EXERCISE DESCRIPTION:
Hand back each line, unchanged, from the top down to the line where "growth_across = (mouth_half_width" sits.

[Collection entries]

>> BEGIN

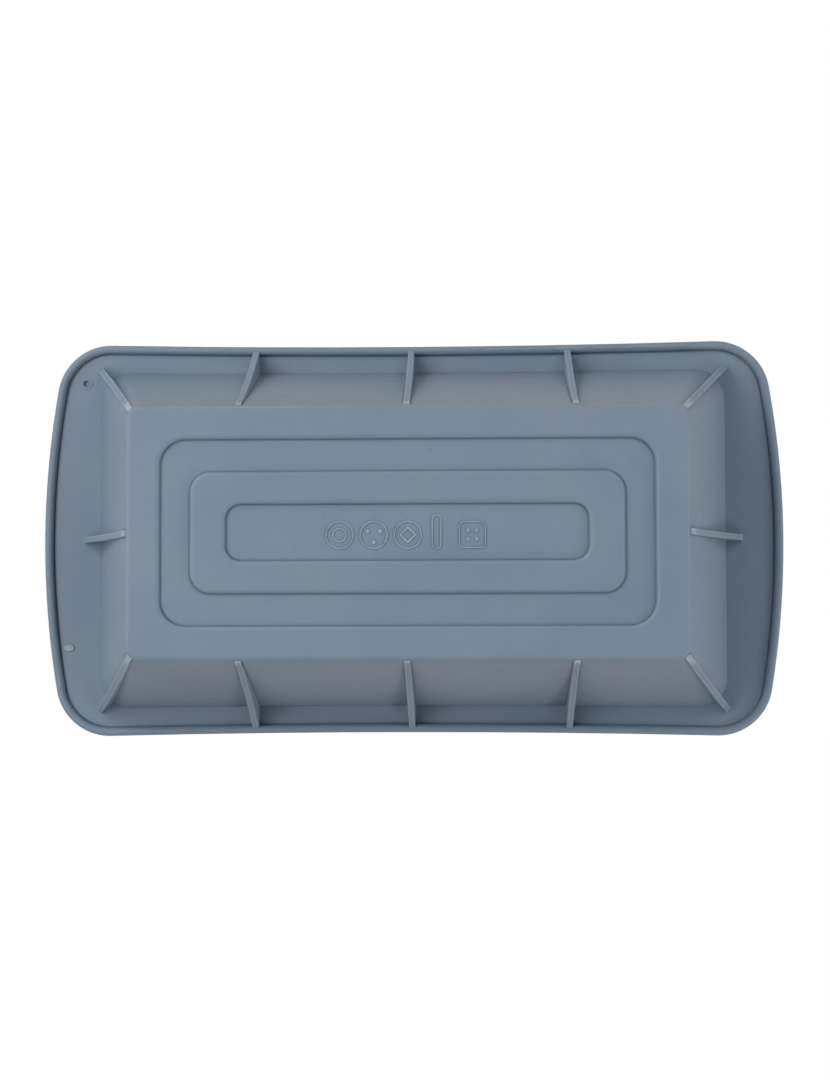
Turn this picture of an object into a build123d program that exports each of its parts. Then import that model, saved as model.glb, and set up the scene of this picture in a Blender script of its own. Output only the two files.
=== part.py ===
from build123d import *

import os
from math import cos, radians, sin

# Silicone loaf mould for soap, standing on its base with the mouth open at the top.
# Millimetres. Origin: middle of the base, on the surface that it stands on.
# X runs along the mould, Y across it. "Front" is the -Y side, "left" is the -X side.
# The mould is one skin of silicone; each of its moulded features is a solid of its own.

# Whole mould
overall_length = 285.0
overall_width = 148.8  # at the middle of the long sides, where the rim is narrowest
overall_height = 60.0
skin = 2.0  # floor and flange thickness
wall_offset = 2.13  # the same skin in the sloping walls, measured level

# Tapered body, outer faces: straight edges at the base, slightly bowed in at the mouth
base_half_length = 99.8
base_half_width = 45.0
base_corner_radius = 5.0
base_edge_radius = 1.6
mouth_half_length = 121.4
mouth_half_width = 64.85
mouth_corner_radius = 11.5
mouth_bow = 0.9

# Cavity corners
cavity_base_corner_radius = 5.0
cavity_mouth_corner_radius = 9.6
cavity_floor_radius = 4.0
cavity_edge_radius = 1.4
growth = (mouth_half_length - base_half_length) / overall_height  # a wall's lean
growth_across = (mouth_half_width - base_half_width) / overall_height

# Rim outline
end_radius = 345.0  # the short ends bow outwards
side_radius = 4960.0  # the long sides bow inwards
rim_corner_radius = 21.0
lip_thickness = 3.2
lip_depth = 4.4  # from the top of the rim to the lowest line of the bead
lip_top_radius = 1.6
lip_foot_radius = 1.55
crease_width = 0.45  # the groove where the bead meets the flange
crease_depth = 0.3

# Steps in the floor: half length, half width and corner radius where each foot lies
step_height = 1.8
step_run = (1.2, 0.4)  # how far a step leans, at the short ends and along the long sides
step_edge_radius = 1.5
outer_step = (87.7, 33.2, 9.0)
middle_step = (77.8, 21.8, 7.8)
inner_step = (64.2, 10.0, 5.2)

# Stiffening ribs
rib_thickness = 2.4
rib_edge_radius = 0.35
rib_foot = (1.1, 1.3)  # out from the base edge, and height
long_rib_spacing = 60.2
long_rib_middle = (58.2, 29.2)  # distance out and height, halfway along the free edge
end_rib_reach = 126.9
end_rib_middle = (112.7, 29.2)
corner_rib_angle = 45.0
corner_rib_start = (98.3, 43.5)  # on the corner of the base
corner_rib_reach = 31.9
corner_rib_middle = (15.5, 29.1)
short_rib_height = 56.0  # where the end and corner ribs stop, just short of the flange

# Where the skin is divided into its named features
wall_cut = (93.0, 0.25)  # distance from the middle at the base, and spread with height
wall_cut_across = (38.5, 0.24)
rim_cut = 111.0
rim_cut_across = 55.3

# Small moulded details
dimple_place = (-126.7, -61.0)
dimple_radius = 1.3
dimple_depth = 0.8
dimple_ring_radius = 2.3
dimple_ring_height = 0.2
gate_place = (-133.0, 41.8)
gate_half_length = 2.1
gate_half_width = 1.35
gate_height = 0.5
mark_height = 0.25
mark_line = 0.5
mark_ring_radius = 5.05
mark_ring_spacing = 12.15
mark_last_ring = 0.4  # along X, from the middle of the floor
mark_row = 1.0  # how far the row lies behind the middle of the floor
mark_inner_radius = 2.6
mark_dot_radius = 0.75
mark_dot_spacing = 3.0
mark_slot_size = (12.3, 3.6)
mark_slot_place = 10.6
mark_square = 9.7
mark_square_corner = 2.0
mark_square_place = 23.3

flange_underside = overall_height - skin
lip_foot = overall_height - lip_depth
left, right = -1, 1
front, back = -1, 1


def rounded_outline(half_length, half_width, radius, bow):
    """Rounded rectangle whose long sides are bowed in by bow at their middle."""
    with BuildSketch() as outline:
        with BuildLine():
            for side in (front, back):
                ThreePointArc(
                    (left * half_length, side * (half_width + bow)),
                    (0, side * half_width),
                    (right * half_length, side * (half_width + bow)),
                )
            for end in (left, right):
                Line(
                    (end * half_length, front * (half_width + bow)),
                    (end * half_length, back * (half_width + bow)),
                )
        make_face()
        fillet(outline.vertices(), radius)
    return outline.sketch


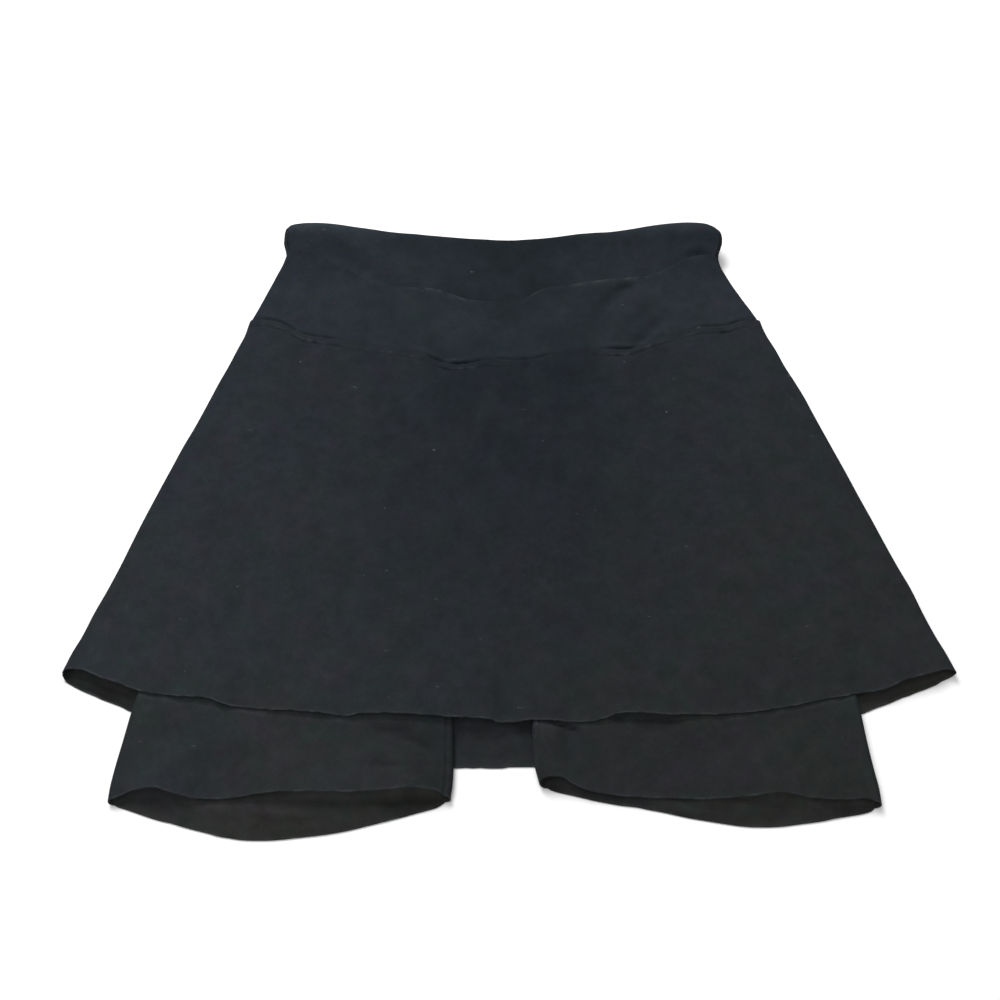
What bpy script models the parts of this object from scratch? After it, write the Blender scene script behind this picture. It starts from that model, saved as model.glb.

>> END

EXPECTED OUTPUT:
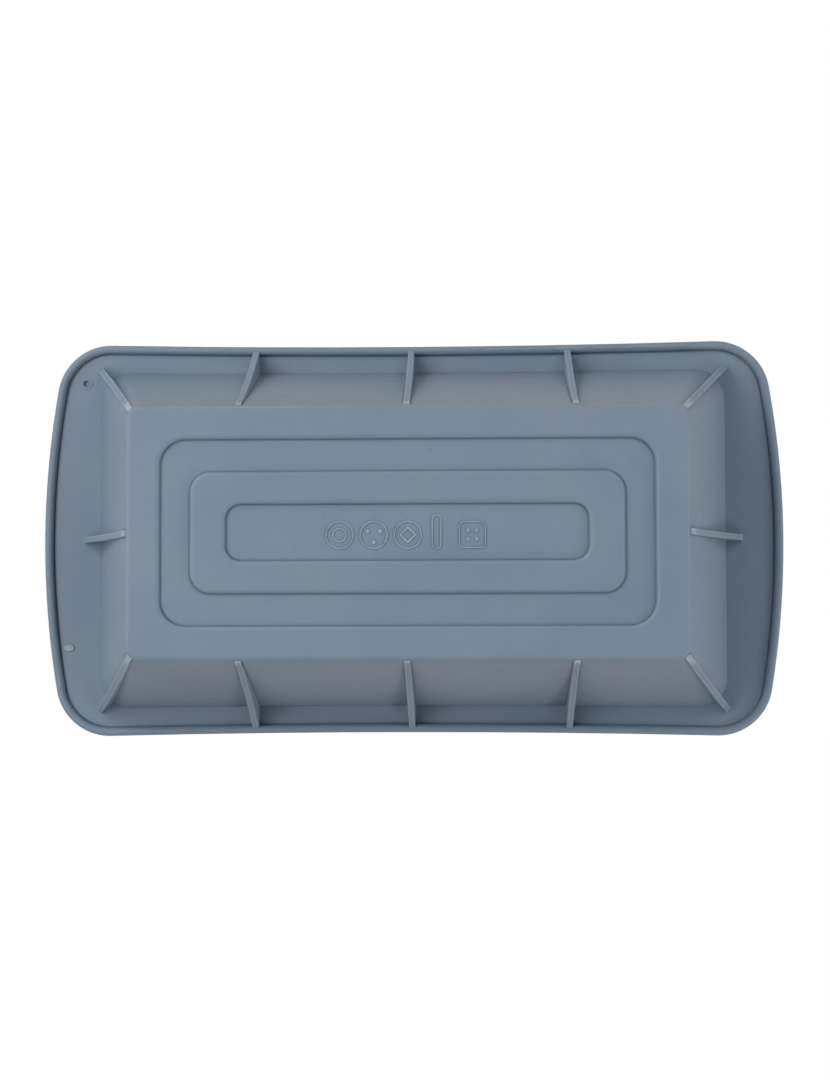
Turn this picture of an object into a build123d program that exports each of its parts. Then import that model, saved as model.glb, and set up the scene of this picture in a Blender script of its own. Output only the two files.
=== part.py ===
from build123d import *

import os
from math import cos, radians, sin

# Silicone loaf mould for soap, standing on its base with the mouth open at the top.
# Millimetres. Origin: middle of the base, on the surface that it stands on.
# X runs along the mould, Y across it. "Front" is the -Y side, "left" is the -X side.
# The mould is one skin of silicone; each of its moulded features is a solid of its own.

# Whole mould
overall_length = 285.0
overall_width = 148.8  # at the middle of the long sides, where the rim is narrowest
overall_height = 60.0
skin = 2.0  # floor and flange thickness
wall_offset = 2.13  # the same skin in the sloping walls, measured level

# Tapered body, outer faces: straight edges at the base, slightly bowed in at the mouth
base_half_length = 99.8
base_half_width = 45.0
base_corner_radius = 5.0
base_edge_radius = 1.6
mouth_half_length = 121.4
mouth_half_width = 64.85
mouth_corner_radius = 11.5
mouth_bow = 0.9

# Cavity corners
cavity_base_corner_radius = 5.0
cavity_mouth_corner_radius = 9.6
cavity_floor_radius = 4.0
cavity_edge_radius = 1.4
growth = (mouth_half_length - base_half_length) / overall_height  # a wall's lean
growth_across = (mouth_half_width - base_half_width) / overall_height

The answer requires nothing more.